More research about who make the best carers – mothers or others

I went to Macquarie University today to listen to a presentation by Professor Michael Keane, a distinguished finance and economics researcher at the University of Technology. As you may have guessed by now, my interests are somewhat removed from the cold world of ‘human resources’, productivity, and statistics, and the only reason I went to listen to this presentation was the unusual research topic, especially coming from an economist.

Professor Keane’s research was about child care choices and their impact on children’s cognitive achievement. He had worked out a very complicated looking set of variables to examine how children of single mothers fared at school when they had been at home with mum during the preschool years compared with children who had attended care outside the home. His research also considered the IQs of mothers, and the final figures included over 1,400 American children, a very solid sample. When he had explained all the statistics it was time to reveal the findings, and the poor Professor became very apologetic.

He said he could not believe his own findings when he saw the figures, and had tried to twig them a little, but the data would not budge from its position. He said that he had expected that children in care would have better cognitive (eg. thinking-type ability) outcomes at school as a result of having attended care. But no. Instead, there was actually a significant negative finding for children who had not stayed at home with their mothers, especially if they had been in informal care, e.g. with their grandparents (formal care – preschools/long day care -showed no significant findings either way).

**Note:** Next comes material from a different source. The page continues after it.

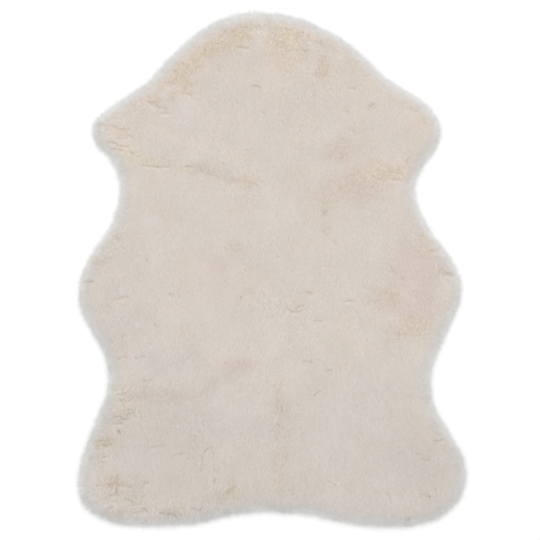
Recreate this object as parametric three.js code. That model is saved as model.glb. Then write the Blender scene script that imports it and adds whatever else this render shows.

This finding contrasts the research I reviewed in my last blog, where children’s social-emotional outcomes were better if they had been cared for by their grandparents in comparison to formal care. Apparently their good influence may not extend to children’s cognitive development. Professor Keane said he had been reproached by women (clever women who came to his lectures) whose children were in care while they listened to him, who could not believe his findings and asked whether he was sure he had not made a mistake.

As he spoke, I could empathise with his concern over the results, especially as he spoke at Macquarie’s Institute of Early Childhood, where many new early childhood teachers are trained each year. One listener asked whether the result would have something to do with the mothers being single. Professor Keane answered that another researcher, Raquel Bernal, had near-identical findings with married women*.

This is not popular research findings, not the type of finding that any early childhood training institution would be looking for, nor findings the Productivity Commission would wish to air. I asked whether the paper had been published. Professor Keane answered no, the journal reviewers were still unhappy about something or other. Who knows, perhaps they are unhappy about the political incorrectness of his findings, adding to the adverse research I wrote about in my last blog. It appears that, although childcare may be good for mothers, it may not be quite so good for the children…

The good Professor summarised his findings with a statement to the effect that clever children (with high IQ mothers who were more likely to return to work because they were able to earn well) would be the most adversely affected by being cared for by others. Something to consider when looking at child care options for your potentially gifted child!

*Bernal, R. (2008). The effect of maternal employment and child care on children’s cognitive development. International Economic Review, 49, (4), 1173-1209.